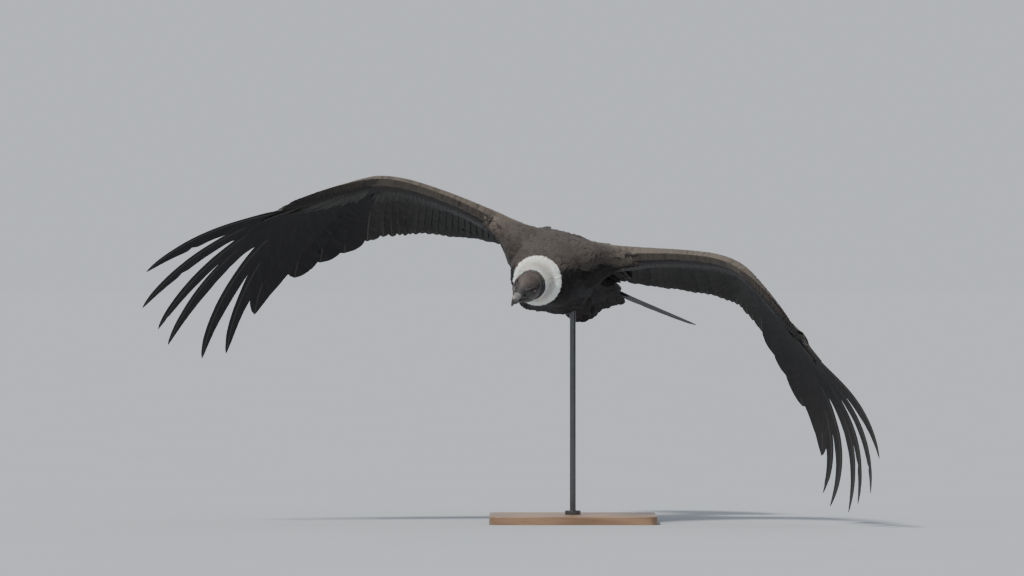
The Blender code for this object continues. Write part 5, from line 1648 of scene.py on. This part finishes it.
def make_body_flesh():
    """Torso, neck, wings, thighs and tail under the coat, as one closed surface."""
    turn = ring_turns(48)
    y = np.linspace(-0.298, 0.316, 72)[:, None]
    parts = [loft_object("torso_flesh", torso_points(y, turn, TORSO_COAT))]
    neck = smoothed(NECK, 30)
    parts.append(loft_object("neck_flesh", tube_points(neck[:, :3], neck[:, 3] - 0.002, 40)))
    parts += [wing_flesh(wing) for wing in WINGS.values()]
    x = np.linspace(SHOULDERS[0, 0], SHOULDERS[-1, 0], 40)[:, None]
    parts += [loft_object("shoulder", shoulder_points(side, x, turn, SHOULDER_DEPTH))
              for side in SIDES]
    thigh = smoothed(THIGH, 30)
    for side in SIDES:
        path = thigh[:, :3] * MIRROR[side]
        parts.append(loft_object("thigh", tube_points(path, thigh[:, 3] - THIGH_COAT, 28)))
    stump = np.array(((-0.010, 0, 0, 0.019, 0.008, 0.010), (0.020, 0, 0, 0.023, 0.010, 0.011),
                      (0.060, 0, 0, 0.026, 0.008, 0.009), (0.100, 0, 0, 0.022, 0.005, 0.005)))
    parts.append(loft_object("stump", moved(oval_rings(smoothed(stump, 16), 24, 2.0), TAIL_ROWS)))
    flesh = remeshed("body_flesh", parts, BODY_VOXEL, 6)
    place = moved(mesh_points(flesh), WORLD_TO_BIRD)
    weight = smooth((-0.03 - place[:, 1]) / 0.06) * smooth((0.20 - np.abs(place[:, 0])) / 0.05)
    group = flesh.vertex_groups.new(name="breast")
    for share in range(1, 11):
        chosen = np.nonzero(np.round(weight * 10) == share)[0]
        group.add(chosen.tolist(), share / 10, "REPLACE")
    return applied(flesh, "SMOOTH", factor=0.5, iterations=60, vertex_group="breast")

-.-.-

Make an exact copy of the listing, including every line.

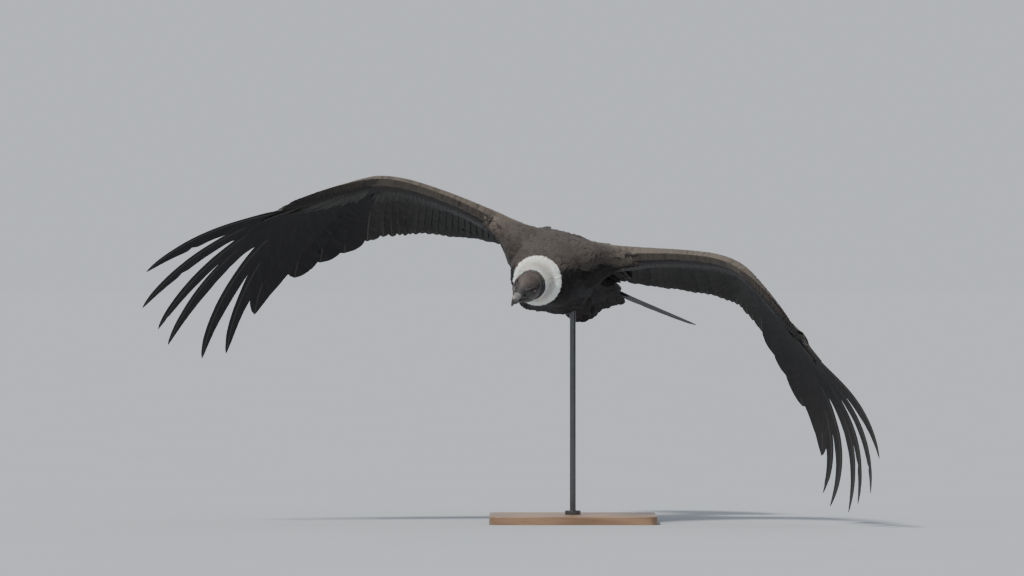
The Blender code for this object continues. Write part 5, from line 1648 of scene.py on. This part finishes it.
def make_body_flesh():
    """Torso, neck, wings, thighs and tail under the coat, as one closed surface."""
    turn = ring_turns(48)
    y = np.linspace(-0.298, 0.316, 72)[:, None]
    parts = [loft_object("torso_flesh", torso_points(y, turn, TORSO_COAT))]
    neck = smoothed(NECK, 30)
    parts.append(loft_object("neck_flesh", tube_points(neck[:, :3], neck[:, 3] - 0.002, 40)))
    parts += [wing_flesh(wing) for wing in WINGS.values()]
    x = np.linspace(SHOULDERS[0, 0], SHOULDERS[-1, 0], 40)[:, None]
    parts += [loft_object("shoulder", shoulder_points(side, x, turn, SHOULDER_DEPTH))
              for side in SIDES]
    thigh = smoothed(THIGH, 30)
    for side in SIDES:
        path = thigh[:, :3] * MIRROR[side]
        parts.append(loft_object("thigh", tube_points(path, thigh[:, 3] - THIGH_COAT, 28)))
    stump = np.array(((-0.010, 0, 0, 0.019, 0.008, 0.010), (0.020, 0, 0, 0.023, 0.010, 0.011),
                      (0.060, 0, 0, 0.026, 0.008, 0.009), (0.100, 0, 0, 0.022, 0.005, 0.005)))
    parts.append(loft_object("stump", moved(oval_rings(smoothed(stump, 16), 24, 2.0), TAIL_ROWS)))
    flesh = remeshed("body_flesh", parts, BODY_VOXEL, 6)
    place = moved(mesh_points(flesh), WORLD_TO_BIRD)
    weight = smooth((-0.03 - place[:, 1]) / 0.06) * smooth((0.20 - np.abs(place[:, 0])) / 0.05)
    group = flesh.vertex_groups.new(name="breast")
    for share in range(1, 11):
        chosen = np.nonzero(np.round(weight * 10) == share)[0]
        group.add(chosen.tolist(), share / 10, "REPLACE")
    return applied(flesh, "SMOOTH", factor=0.5, iterations=60, vertex_group="breast")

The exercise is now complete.